Environmental fluid dynamics with a focus on turbulent mixing and its implications for coastal oceanography.
Research Area
My research looks into the impact of fluid dynamics on some of the most pressing questions in environmental and climate science. As most air and water masses are stratified in density, their motion and the transport of heat and chemical elements are governed by stratified turbulence. This is an exciting research area I have been working on with a combination of laboratory experiments and modelling.
Water is the new gold. I am particularly interested in estuaries, which are key transition and exchange zones between the land and ocean and often host great cities, including London. Sea-level rise, industrialisation and pollution put estuaries under pressure, threatening the sustainability of essential services they provide, such as water filtration, biodiversity, irrigation, aquaculture and tourism. Around the world, low-lying deltas of global importance are prone to increasingly frequent salinity intrusions that disrupt the water supply, agriculture and shipping.

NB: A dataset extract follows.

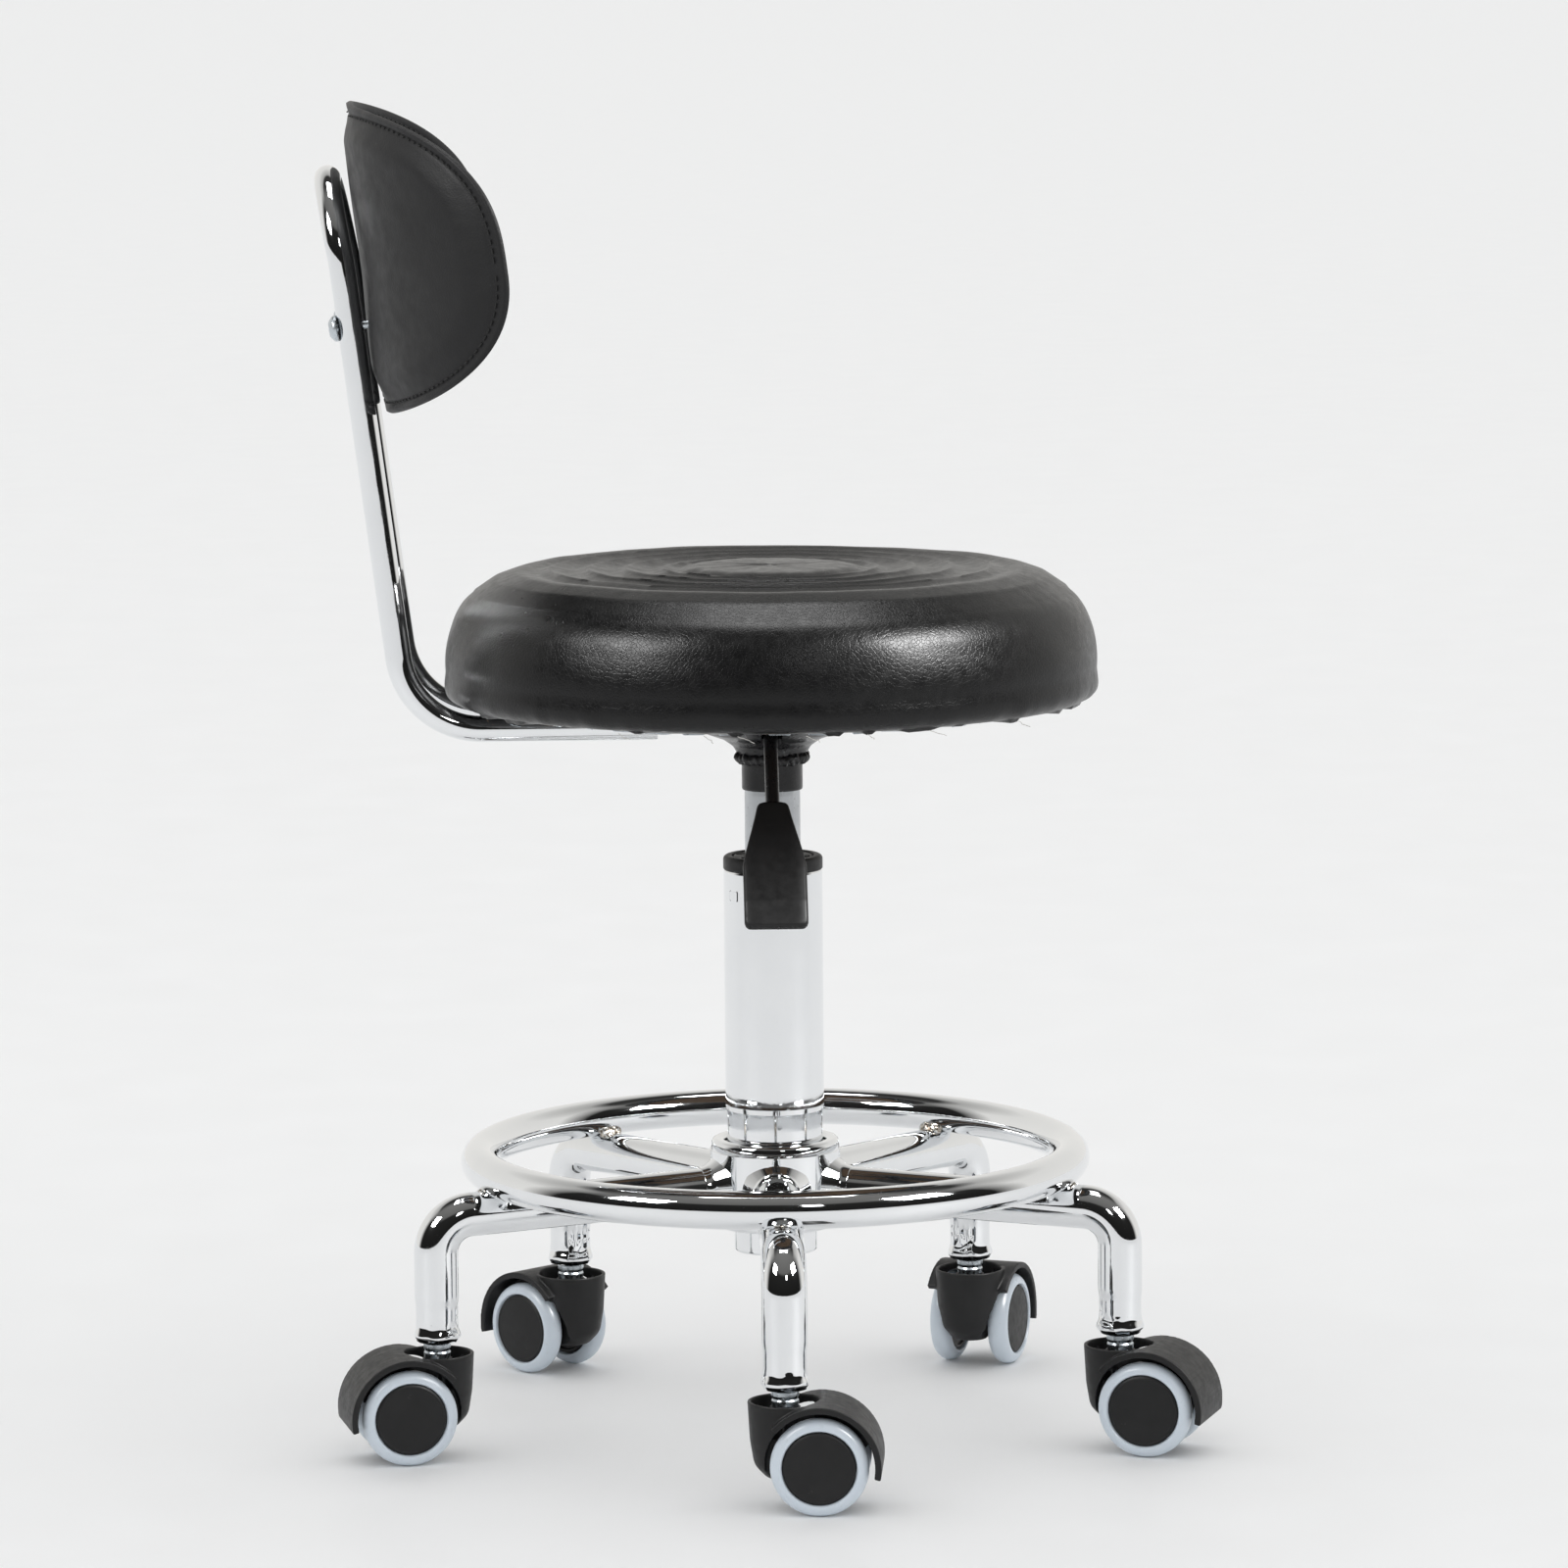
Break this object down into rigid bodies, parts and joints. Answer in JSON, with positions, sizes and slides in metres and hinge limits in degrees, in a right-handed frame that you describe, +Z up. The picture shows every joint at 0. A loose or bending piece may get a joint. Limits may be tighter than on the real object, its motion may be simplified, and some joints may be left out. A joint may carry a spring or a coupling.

One of the least understood physics of estuaries is turbulent mixing, which controls not only salinity, essential to water quality and ecosystems, but also the dispersion of passive pollutants, microplastics, key dissolved gases and the growth of harmful pathogens as global temperatures rise. There is scope for an exciting PhD in this area.
Project Interests
I would be interested in co-developing a mathematically exciting and impactful project in estuarine and environmental science. One topic is the turbulent mixing between freshwater and saltwater around complex river bathymetry, e.g. islets, bends, and constrictions or expansions. Another topic is the mixing of salt in the oligohaline zone, i.e. at low salinities close to the drinking water threshold, where current models break down. Other topics are possible. There is scope to perform new idealised laboratory experiments, numerical modelling and even analyse field data shared by collaborators.